Write each line out exactly, leaving none out.

#### PROVIDED DATA
######

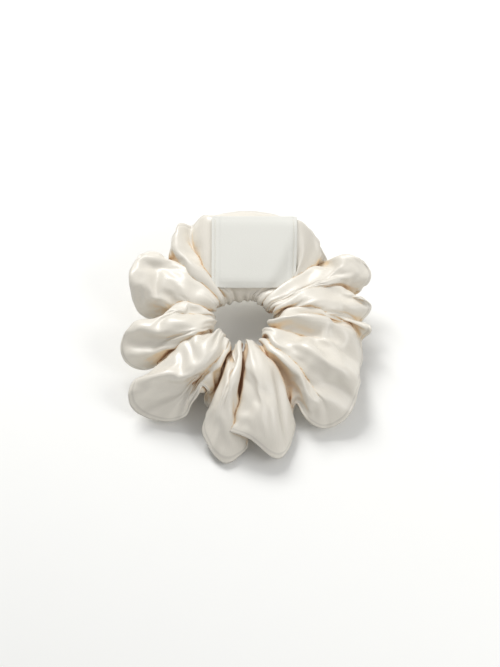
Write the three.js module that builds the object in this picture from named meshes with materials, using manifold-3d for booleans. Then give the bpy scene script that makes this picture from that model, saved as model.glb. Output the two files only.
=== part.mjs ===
// A satin hair scrunchie that lies flat: a gathered sleeve over a loop of elastic, with a matte label panel
// sewn over the joint in the sleeve. Millimetres, +Z up along the ring's axis, the label at the back (+Y).
// The sleeve is one tube of fabric on the bench. It is made here as a back half and a front half, so that
// the ring can be pulled open along Y. The origin is at the bottom centre of the whole scrunchie.
import * as THREE from "three";
import { mergeVertices } from "three/addons/utils/BufferGeometryUtils.js";
import Module from "manifold-3d";

const wasm = await Module();
wasm.setup();

// ---- driving dimensions ----
const HOLE_RADIUS = 13.5; // clear radius through the gathers
const VALLEY_REACH = 51; // radius of the sleeve between two puffs
const VALLEY_INNER_RISE = 1.5; // the hole is wider by this between two puffs
const VALLEY_HEIGHT = 33; // height of the sleeve between two puffs
const PUFF_EXTRA_HEIGHT = 8; // a full puff is taller by this
const SECTION_MID_HEIGHT = 18.8; // height of the middle of the sleeve's section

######

#### REPLY
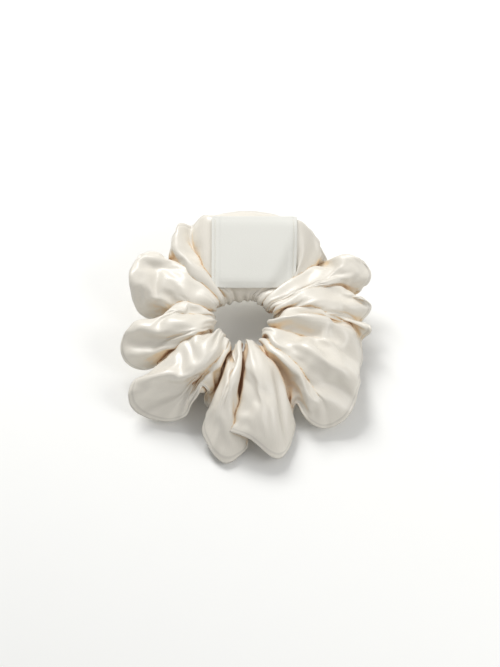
Write the three.js module that builds the object in this picture from named meshes with materials, using manifold-3d for booleans. Then give the bpy scene script that makes this picture from that model, saved as model.glb. Output the two files only.
=== part.mjs ===
// A satin hair scrunchie that lies flat: a gathered sleeve over a loop of elastic, with a matte label panel
// sewn over the joint in the sleeve. Millimetres, +Z up along the ring's axis, the label at the back (+Y).
// The sleeve is one tube of fabric on the bench. It is made here as a back half and a front half, so that
// the ring can be pulled open along Y. The origin is at the bottom centre of the whole scrunchie.
import * as THREE from "three";
import { mergeVertices } from "three/addons/utils/BufferGeometryUtils.js";
import Module from "manifold-3d";

const wasm = await Module();
wasm.setup();

// ---- driving dimensions ----
const HOLE_RADIUS = 13.5; // clear radius through the gathers
const VALLEY_REACH = 51; // radius of the sleeve between two puffs
const VALLEY_INNER_RISE = 1.5; // the hole is wider by this between two puffs
const VALLEY_HEIGHT = 33; // height of the sleeve between two puffs
const PUFF_EXTRA_HEIGHT = 8; // a full puff is taller by this
const SECTION_MID_HEIGHT = 18.8; // height of the middle of the sleeve's section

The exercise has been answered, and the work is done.